British Remonstrances
On July 14 Mr. Gladstone again writes to Lord Granville, suggesting answers to questions that might be asked that night in parliament. Should they say that the candidature was withdrawn, and that with this withdrawal we had a right to hope the whole affair would end, but that communications were still continued with Prussia? In duty to all parties we were bound to hope that the subject of complaint having disappeared, the complaint itself and the danger to the peace of Europe would disappear also. Then he proceeds: “What if you were to telegraph to Lyons to signify that we think it probable questions may be asked in parliament to-day; that having been called in by France itself, we cannot affect to be wholly outside the matter; and that it will be impossible for us to conceal the opinion that the cause of quarrel having been removed, France ought to be satisfied. While this might fairly pass as a friendly notice, it might also be useful as admonition. Please to consider. The claim in the telegrams for more acknowledgment of the conduct of Prussia in parliament, seems to me to deserve consideration.”
On July 13 Gramont asked Lord Lyons whether he could count upon the good offices of England in obtaining the prohibition of any future candidature, at the same time giving him a written assurance that this would terminate the incident. Lord Lyons declined to commit himself, and referred home for instructions. The cabinet was hastily summoned for noon on the 14th. It decided that the demand could not be justified by France, and at the same time took a step of which Gramont chose to say, that it was the one act done by the English government in favour of peace.
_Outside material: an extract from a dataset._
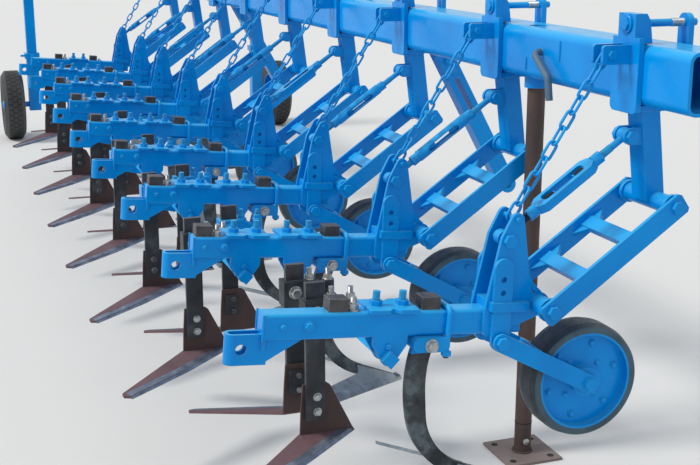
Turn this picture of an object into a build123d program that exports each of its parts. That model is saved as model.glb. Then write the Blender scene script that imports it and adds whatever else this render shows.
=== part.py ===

They suggested to Bismarck that as the King of Prussia had consented to the acceptance by Prince Leopold of the Spanish crown, and had thereby, in a certain sense, become a party to the arrangement, so he might with perfect dignity communicate to the French government his consent to the withdrawal of the acceptance, if France waived her demand for an engagement covering the future. This suggestion Bismarck declined (July 15) to bring before the King, as he did not feel that he could recommend its acceptance. As he had decided to hold France tight in the position in which her rulers had now planted her, we can understand why he could not recommend the English proposal to his master. Meanwhile the die was cast.